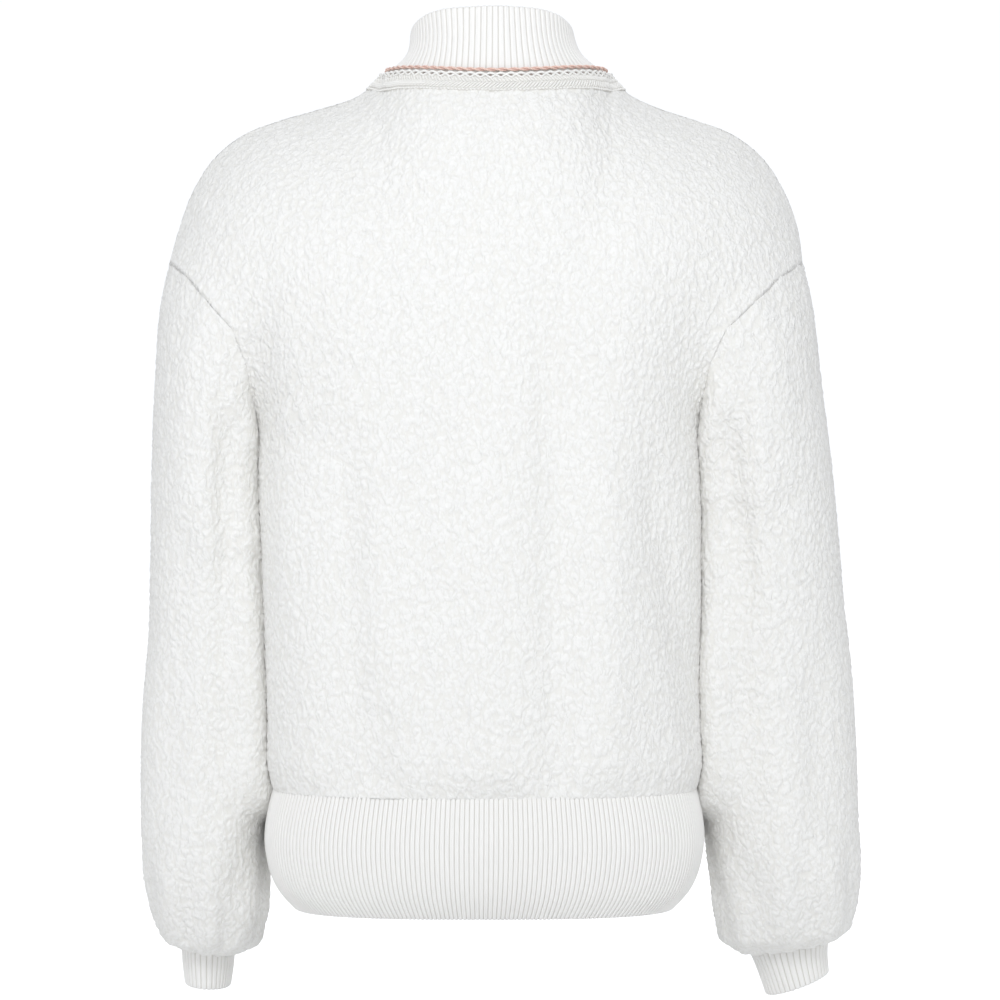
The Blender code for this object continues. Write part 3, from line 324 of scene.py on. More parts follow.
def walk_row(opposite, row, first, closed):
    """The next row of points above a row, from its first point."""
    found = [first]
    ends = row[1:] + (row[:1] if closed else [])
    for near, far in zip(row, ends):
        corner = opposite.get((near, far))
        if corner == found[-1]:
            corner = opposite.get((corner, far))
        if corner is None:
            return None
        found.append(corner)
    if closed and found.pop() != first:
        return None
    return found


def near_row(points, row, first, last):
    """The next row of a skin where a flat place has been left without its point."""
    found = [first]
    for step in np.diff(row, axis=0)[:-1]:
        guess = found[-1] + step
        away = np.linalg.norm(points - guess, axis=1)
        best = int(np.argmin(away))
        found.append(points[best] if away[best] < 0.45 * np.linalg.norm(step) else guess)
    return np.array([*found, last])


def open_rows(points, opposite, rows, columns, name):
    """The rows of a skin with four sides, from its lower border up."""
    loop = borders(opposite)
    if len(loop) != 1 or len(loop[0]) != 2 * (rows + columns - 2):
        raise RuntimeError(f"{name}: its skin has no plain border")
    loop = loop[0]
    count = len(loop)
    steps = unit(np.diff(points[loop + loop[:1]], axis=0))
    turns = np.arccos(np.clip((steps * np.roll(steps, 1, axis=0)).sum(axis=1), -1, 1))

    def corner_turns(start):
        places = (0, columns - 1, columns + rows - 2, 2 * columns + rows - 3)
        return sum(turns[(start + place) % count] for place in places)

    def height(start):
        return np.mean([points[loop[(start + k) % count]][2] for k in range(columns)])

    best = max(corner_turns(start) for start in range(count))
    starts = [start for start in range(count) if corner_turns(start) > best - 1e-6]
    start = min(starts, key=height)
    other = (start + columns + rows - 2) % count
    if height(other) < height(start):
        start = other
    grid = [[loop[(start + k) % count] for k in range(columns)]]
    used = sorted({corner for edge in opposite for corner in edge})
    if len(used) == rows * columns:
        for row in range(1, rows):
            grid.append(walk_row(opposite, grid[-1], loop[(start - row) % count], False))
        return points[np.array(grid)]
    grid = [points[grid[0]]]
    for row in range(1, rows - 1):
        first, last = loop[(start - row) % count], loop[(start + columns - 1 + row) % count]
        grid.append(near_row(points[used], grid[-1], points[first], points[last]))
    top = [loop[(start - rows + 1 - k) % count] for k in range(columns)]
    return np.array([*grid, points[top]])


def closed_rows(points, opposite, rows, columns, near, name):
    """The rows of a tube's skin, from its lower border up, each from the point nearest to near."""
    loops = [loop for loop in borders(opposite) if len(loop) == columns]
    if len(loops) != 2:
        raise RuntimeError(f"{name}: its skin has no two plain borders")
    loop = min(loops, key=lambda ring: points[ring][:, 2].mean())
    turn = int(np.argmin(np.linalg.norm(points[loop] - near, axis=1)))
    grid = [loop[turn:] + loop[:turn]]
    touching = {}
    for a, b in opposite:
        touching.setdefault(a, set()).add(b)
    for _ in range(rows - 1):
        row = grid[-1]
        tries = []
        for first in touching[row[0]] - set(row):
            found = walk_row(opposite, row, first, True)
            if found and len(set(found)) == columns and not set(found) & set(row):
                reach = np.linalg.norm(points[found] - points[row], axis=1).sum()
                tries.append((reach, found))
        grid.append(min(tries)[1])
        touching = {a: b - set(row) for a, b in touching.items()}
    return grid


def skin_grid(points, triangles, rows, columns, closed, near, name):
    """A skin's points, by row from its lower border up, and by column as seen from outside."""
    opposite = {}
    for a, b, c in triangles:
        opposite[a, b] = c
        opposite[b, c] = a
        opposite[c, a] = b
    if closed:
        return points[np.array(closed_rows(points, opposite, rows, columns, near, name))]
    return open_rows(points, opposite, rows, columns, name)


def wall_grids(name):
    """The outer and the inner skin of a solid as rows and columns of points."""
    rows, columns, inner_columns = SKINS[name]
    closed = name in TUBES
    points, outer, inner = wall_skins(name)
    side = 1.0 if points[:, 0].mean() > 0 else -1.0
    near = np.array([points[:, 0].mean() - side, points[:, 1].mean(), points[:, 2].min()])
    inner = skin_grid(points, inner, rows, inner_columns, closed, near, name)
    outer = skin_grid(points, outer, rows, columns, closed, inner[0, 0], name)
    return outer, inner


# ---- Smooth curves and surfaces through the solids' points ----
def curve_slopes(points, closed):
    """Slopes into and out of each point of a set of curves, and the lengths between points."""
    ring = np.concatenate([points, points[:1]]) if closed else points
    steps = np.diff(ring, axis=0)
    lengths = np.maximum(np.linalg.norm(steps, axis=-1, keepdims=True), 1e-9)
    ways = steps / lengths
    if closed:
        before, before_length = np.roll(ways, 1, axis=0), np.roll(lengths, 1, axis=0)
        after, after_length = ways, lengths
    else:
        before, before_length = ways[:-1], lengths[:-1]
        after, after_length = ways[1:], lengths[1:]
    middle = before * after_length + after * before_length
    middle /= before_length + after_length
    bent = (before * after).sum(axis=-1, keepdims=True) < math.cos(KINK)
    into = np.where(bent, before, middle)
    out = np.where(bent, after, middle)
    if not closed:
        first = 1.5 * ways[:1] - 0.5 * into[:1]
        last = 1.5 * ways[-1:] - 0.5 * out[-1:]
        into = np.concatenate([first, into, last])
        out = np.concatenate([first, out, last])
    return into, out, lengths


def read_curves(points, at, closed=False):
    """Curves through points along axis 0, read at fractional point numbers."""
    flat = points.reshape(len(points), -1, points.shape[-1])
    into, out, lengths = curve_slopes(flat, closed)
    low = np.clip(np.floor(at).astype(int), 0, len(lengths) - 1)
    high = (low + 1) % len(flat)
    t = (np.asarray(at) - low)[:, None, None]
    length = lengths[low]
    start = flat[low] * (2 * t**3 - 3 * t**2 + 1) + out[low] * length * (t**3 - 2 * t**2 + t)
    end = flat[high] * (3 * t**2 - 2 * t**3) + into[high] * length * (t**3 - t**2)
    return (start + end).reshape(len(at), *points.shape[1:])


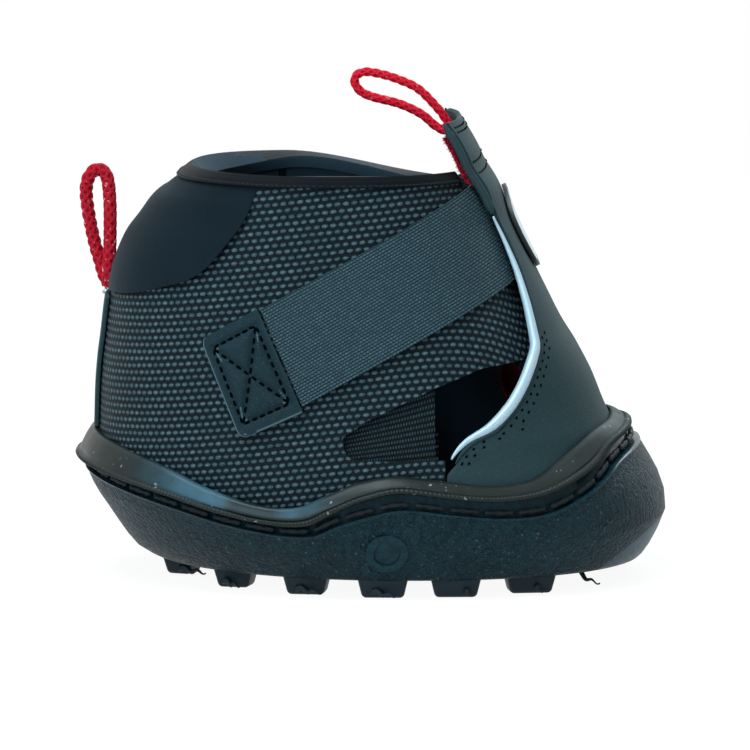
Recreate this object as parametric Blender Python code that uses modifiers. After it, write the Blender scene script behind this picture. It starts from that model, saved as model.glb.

----

## [What to work on]
Reproduce the records above exactly as they appear.

## [Solved exercise]
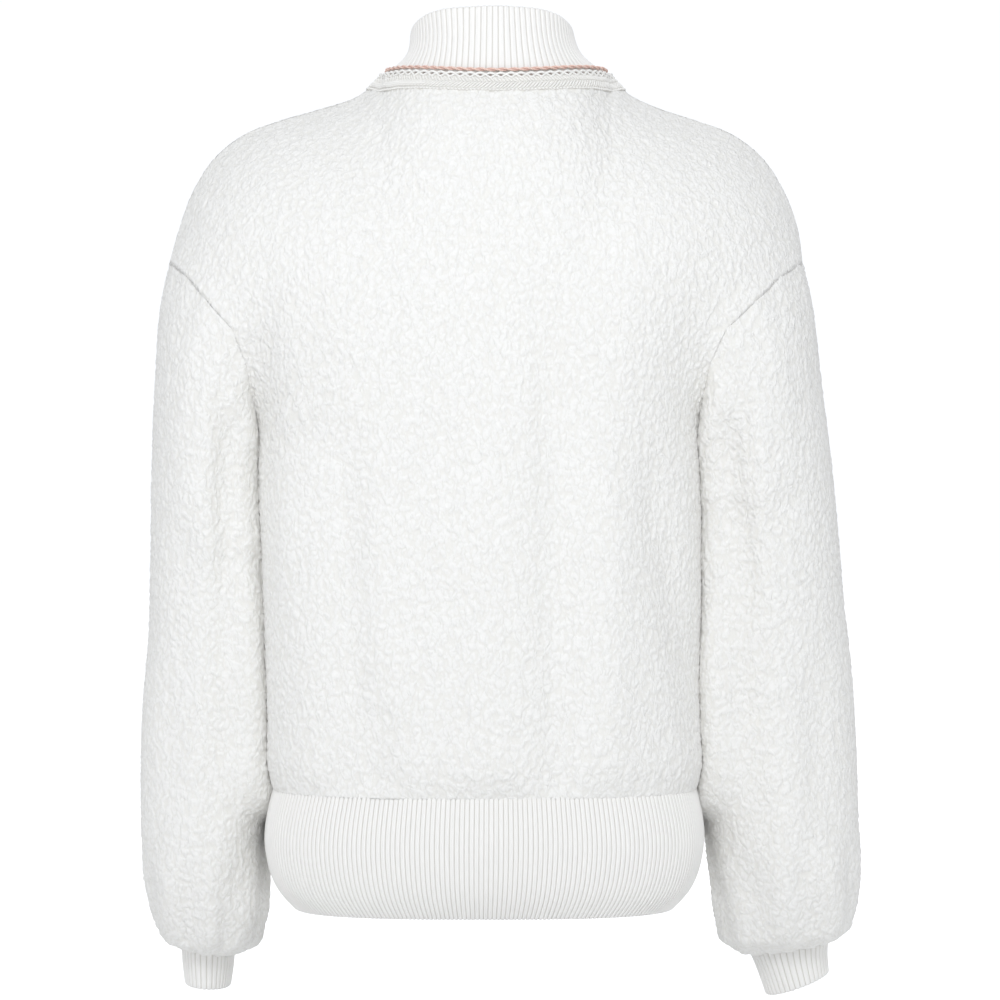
The Blender code for this object continues. Write part 3, from line 324 of scene.py on. More parts follow.
def walk_row(opposite, row, first, closed):
    """The next row of points above a row, from its first point."""
    found = [first]
    ends = row[1:] + (row[:1] if closed else [])
    for near, far in zip(row, ends):
        corner = opposite.get((near, far))
        if corner == found[-1]:
            corner = opposite.get((corner, far))
        if corner is None:
            return None
        found.append(corner)
    if closed and found.pop() != first:
        return None
    return found


def near_row(points, row, first, last):
    """The next row of a skin where a flat place has been left without its point."""
    found = [first]
    for step in np.diff(row, axis=0)[:-1]:
        guess = found[-1] + step
        away = np.linalg.norm(points - guess, axis=1)
        best = int(np.argmin(away))
        found.append(points[best] if away[best] < 0.45 * np.linalg.norm(step) else guess)
    return np.array([*found, last])


def open_rows(points, opposite, rows, columns, name):
    """The rows of a skin with four sides, from its lower border up."""
    loop = borders(opposite)
    if len(loop) != 1 or len(loop[0]) != 2 * (rows + columns - 2):
        raise RuntimeError(f"{name}: its skin has no plain border")
    loop = loop[0]
    count = len(loop)
    steps = unit(np.diff(points[loop + loop[:1]], axis=0))
    turns = np.arccos(np.clip((steps * np.roll(steps, 1, axis=0)).sum(axis=1), -1, 1))

    def corner_turns(start):
        places = (0, columns - 1, columns + rows - 2, 2 * columns + rows - 3)
        return sum(turns[(start + place) % count] for place in places)

    def height(start):
        return np.mean([points[loop[(start + k) % count]][2] for k in range(columns)])

    best = max(corner_turns(start) for start in range(count))
    starts = [start for start in range(count) if corner_turns(start) > best - 1e-6]
    start = min(starts, key=height)
    other = (start + columns + rows - 2) % count
    if height(other) < height(start):
        start = other
    grid = [[loop[(start + k) % count] for k in range(columns)]]
    used = sorted({corner for edge in opposite for corner in edge})
    if len(used) == rows * columns:
        for row in range(1, rows):
            grid.append(walk_row(opposite, grid[-1], loop[(start - row) % count], False))
        return points[np.array(grid)]
    grid = [points[grid[0]]]
    for row in range(1, rows - 1):
        first, last = loop[(start - row) % count], loop[(start + columns - 1 + row) % count]
        grid.append(near_row(points[used], grid[-1], points[first], points[last]))
    top = [loop[(start - rows + 1 - k) % count] for k in range(columns)]
    return np.array([*grid, points[top]])


def closed_rows(points, opposite, rows, columns, near, name):
    """The rows of a tube's skin, from its lower border up, each from the point nearest to near."""
    loops = [loop for loop in borders(opposite) if len(loop) == columns]
    if len(loops) != 2:
        raise RuntimeError(f"{name}: its skin has no two plain borders")
    loop = min(loops, key=lambda ring: points[ring][:, 2].mean())
    turn = int(np.argmin(np.linalg.norm(points[loop] - near, axis=1)))
    grid = [loop[turn:] + loop[:turn]]
    touching = {}
    for a, b in opposite:
        touching.setdefault(a, set()).add(b)
    for _ in range(rows - 1):
        row = grid[-1]
        tries = []
        for first in touching[row[0]] - set(row):
            found = walk_row(opposite, row, first, True)
            if found and len(set(found)) == columns and not set(found) & set(row):
                reach = np.linalg.norm(points[found] - points[row], axis=1).sum()
                tries.append((reach, found))
        grid.append(min(tries)[1])
        touching = {a: b - set(row) for a, b in touching.items()}
    return grid


def skin_grid(points, triangles, rows, columns, closed, near, name):
    """A skin's points, by row from its lower border up, and by column as seen from outside."""
    opposite = {}
    for a, b, c in triangles:
        opposite[a, b] = c
        opposite[b, c] = a
        opposite[c, a] = b
    if closed:
        return points[np.array(closed_rows(points, opposite, rows, columns, near, name))]
    return open_rows(points, opposite, rows, columns, name)


def wall_grids(name):
    """The outer and the inner skin of a solid as rows and columns of points."""
    rows, columns, inner_columns = SKINS[name]
    closed = name in TUBES
    points, outer, inner = wall_skins(name)
    side = 1.0 if points[:, 0].mean() > 0 else -1.0
    near = np.array([points[:, 0].mean() - side, points[:, 1].mean(), points[:, 2].min()])
    inner = skin_grid(points, inner, rows, inner_columns, closed, near, name)
    outer = skin_grid(points, outer, rows, columns, closed, inner[0, 0], name)
    return outer, inner


# ---- Smooth curves and surfaces through the solids' points ----
def curve_slopes(points, closed):
    """Slopes into and out of each point of a set of curves, and the lengths between points."""
    ring = np.concatenate([points, points[:1]]) if closed else points
    steps = np.diff(ring, axis=0)
    lengths = np.maximum(np.linalg.norm(steps, axis=-1, keepdims=True), 1e-9)
    ways = steps / lengths
    if closed:
        before, before_length = np.roll(ways, 1, axis=0), np.roll(lengths, 1, axis=0)
        after, after_length = ways, lengths
    else:
        before, before_length = ways[:-1], lengths[:-1]
        after, after_length = ways[1:], lengths[1:]
    middle = before * after_length + after * before_length
    middle /= before_length + after_length
    bent = (before * after).sum(axis=-1, keepdims=True) < math.cos(KINK)
    into = np.where(bent, before, middle)
    out = np.where(bent, after, middle)
    if not closed:
        first = 1.5 * ways[:1] - 0.5 * into[:1]
        last = 1.5 * ways[-1:] - 0.5 * out[-1:]
        into = np.concatenate([first, into, last])
        out = np.concatenate([first, out, last])
    return into, out, lengths


def read_curves(points, at, closed=False):
    """Curves through points along axis 0, read at fractional point numbers."""
    flat = points.reshape(len(points), -1, points.shape[-1])
    into, out, lengths = curve_slopes(flat, closed)
    low = np.clip(np.floor(at).astype(int), 0, len(lengths) - 1)
    high = (low + 1) % len(flat)
    t = (np.asarray(at) - low)[:, None, None]
    length = lengths[low]
    start = flat[low] * (2 * t**3 - 3 * t**2 + 1) + out[low] * length * (t**3 - 2 * t**2 + t)
    end = flat[high] * (3 * t**2 - 2 * t**3) + into[high] * length * (t**3 - t**2)
    return (start + end).reshape(len(at), *points.shape[1:])


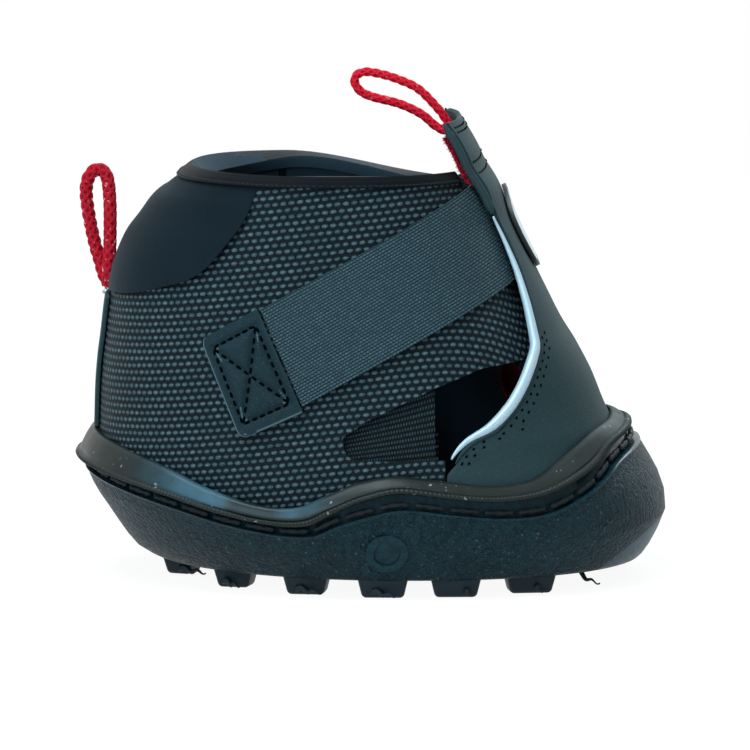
Recreate this object as parametric Blender Python code that uses modifiers. After it, write the Blender scene script behind this picture. It starts from that model, saved as model.glb.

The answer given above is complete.